Stop after the line containing "UP = Vector((0, 0, 1))": print each line exactly from the first line of the listing up to that point.

═══ Data lines ═══

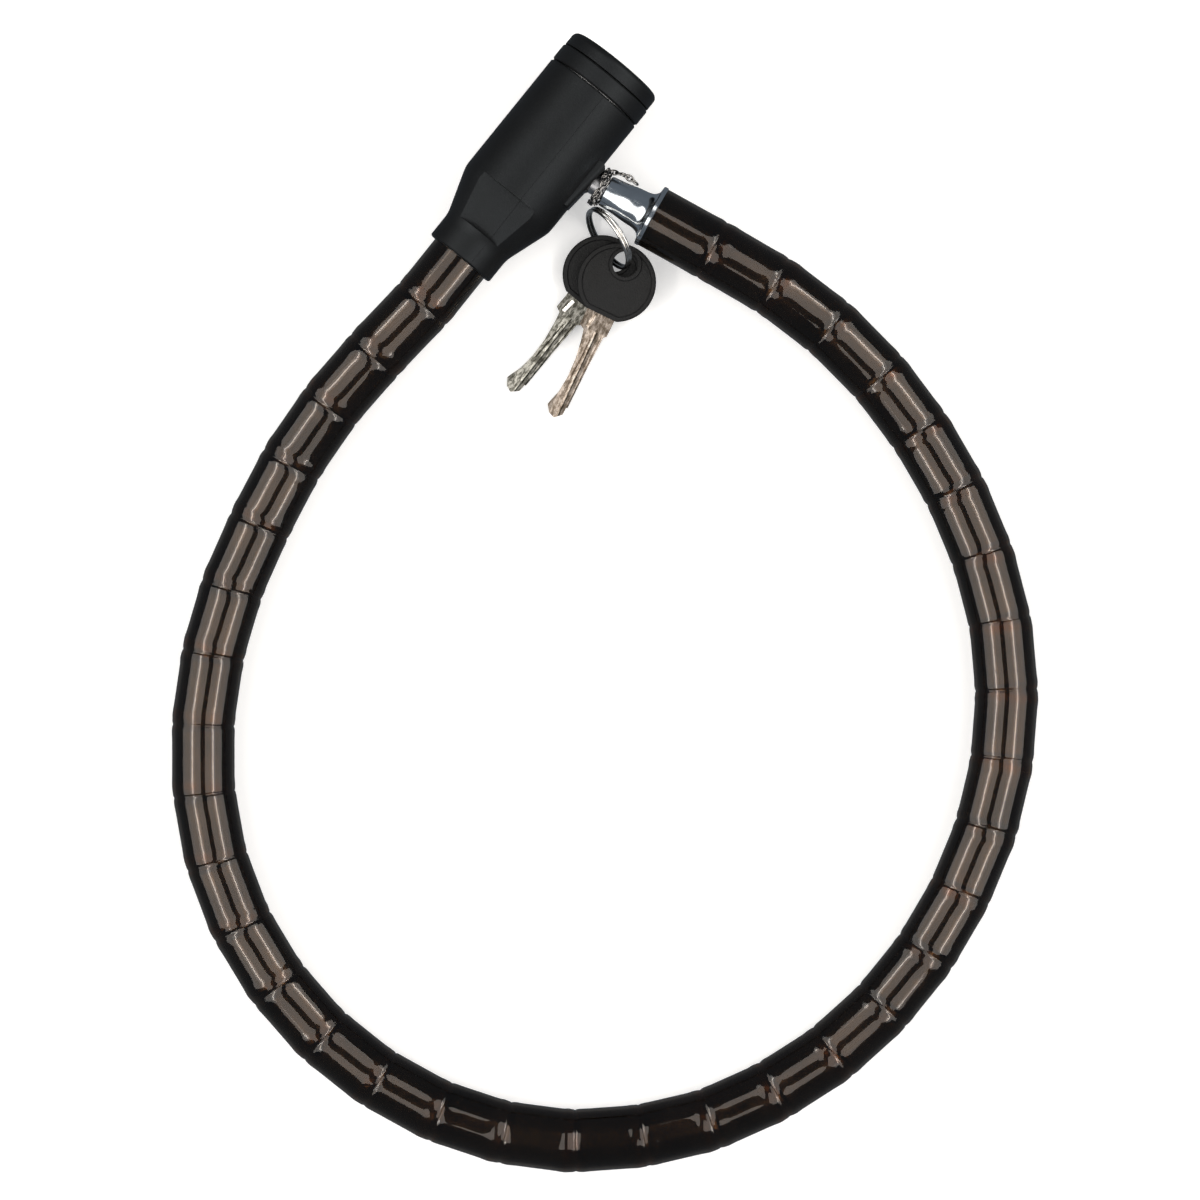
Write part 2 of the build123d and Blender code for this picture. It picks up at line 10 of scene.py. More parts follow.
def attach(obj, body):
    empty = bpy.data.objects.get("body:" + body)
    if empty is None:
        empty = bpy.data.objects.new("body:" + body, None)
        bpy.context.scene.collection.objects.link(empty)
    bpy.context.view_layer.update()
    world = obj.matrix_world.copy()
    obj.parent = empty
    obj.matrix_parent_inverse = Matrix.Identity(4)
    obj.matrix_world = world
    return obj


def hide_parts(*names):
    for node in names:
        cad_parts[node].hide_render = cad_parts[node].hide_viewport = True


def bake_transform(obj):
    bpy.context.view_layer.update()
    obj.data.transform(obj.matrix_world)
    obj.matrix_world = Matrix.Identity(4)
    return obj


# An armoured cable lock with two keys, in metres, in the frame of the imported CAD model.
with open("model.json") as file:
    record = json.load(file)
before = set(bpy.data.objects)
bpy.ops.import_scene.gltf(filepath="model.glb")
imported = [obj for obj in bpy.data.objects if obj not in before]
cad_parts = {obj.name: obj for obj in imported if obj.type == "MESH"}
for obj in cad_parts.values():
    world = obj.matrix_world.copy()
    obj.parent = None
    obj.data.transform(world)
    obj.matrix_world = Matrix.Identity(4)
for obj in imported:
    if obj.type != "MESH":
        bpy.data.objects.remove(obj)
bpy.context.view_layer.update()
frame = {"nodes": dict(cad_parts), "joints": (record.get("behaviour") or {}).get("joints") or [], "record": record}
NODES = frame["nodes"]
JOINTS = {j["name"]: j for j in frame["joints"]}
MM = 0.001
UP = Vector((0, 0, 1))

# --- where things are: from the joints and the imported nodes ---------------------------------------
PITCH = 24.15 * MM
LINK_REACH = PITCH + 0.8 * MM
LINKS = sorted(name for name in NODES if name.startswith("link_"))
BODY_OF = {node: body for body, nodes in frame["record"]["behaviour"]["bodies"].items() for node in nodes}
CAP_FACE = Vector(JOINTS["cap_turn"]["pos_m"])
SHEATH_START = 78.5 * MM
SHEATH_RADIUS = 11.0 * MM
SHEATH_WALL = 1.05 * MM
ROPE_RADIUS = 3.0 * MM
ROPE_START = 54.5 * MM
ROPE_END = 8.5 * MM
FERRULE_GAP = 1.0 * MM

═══

◆ Task solution ◆
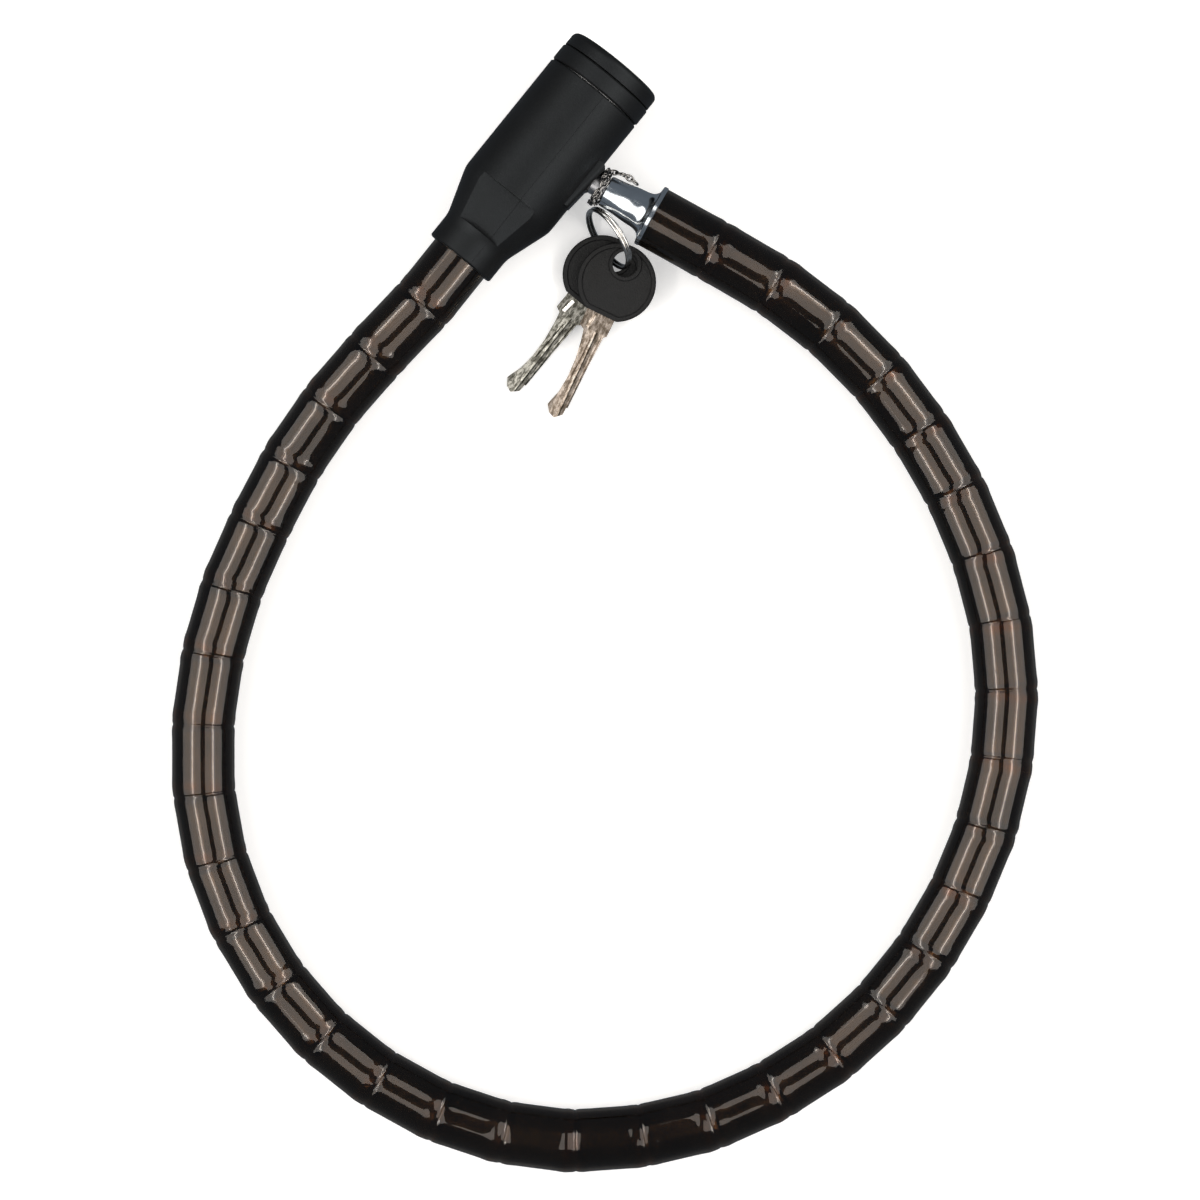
Write part 2 of the build123d and Blender code for this picture. It picks up at line 10 of scene.py. More parts follow.
def attach(obj, body):
    empty = bpy.data.objects.get("body:" + body)
    if empty is None:
        empty = bpy.data.objects.new("body:" + body, None)
        bpy.context.scene.collection.objects.link(empty)
    bpy.context.view_layer.update()
    world = obj.matrix_world.copy()
    obj.parent = empty
    obj.matrix_parent_inverse = Matrix.Identity(4)
    obj.matrix_world = world
    return obj


def hide_parts(*names):
    for node in names:
        cad_parts[node].hide_render = cad_parts[node].hide_viewport = True


def bake_transform(obj):
    bpy.context.view_layer.update()
    obj.data.transform(obj.matrix_world)
    obj.matrix_world = Matrix.Identity(4)
    return obj


# An armoured cable lock with two keys, in metres, in the frame of the imported CAD model.
with open("model.json") as file:
    record = json.load(file)
before = set(bpy.data.objects)
bpy.ops.import_scene.gltf(filepath="model.glb")
imported = [obj for obj in bpy.data.objects if obj not in before]
cad_parts = {obj.name: obj for obj in imported if obj.type == "MESH"}
for obj in cad_parts.values():
    world = obj.matrix_world.copy()
    obj.parent = None
    obj.data.transform(world)
    obj.matrix_world = Matrix.Identity(4)
for obj in imported:
    if obj.type != "MESH":
        bpy.data.objects.remove(obj)
bpy.context.view_layer.update()
frame = {"nodes": dict(cad_parts), "joints": (record.get("behaviour") or {}).get("joints") or [], "record": record}
NODES = frame["nodes"]
JOINTS = {j["name"]: j for j in frame["joints"]}
MM = 0.001
UP = Vector((0, 0, 1))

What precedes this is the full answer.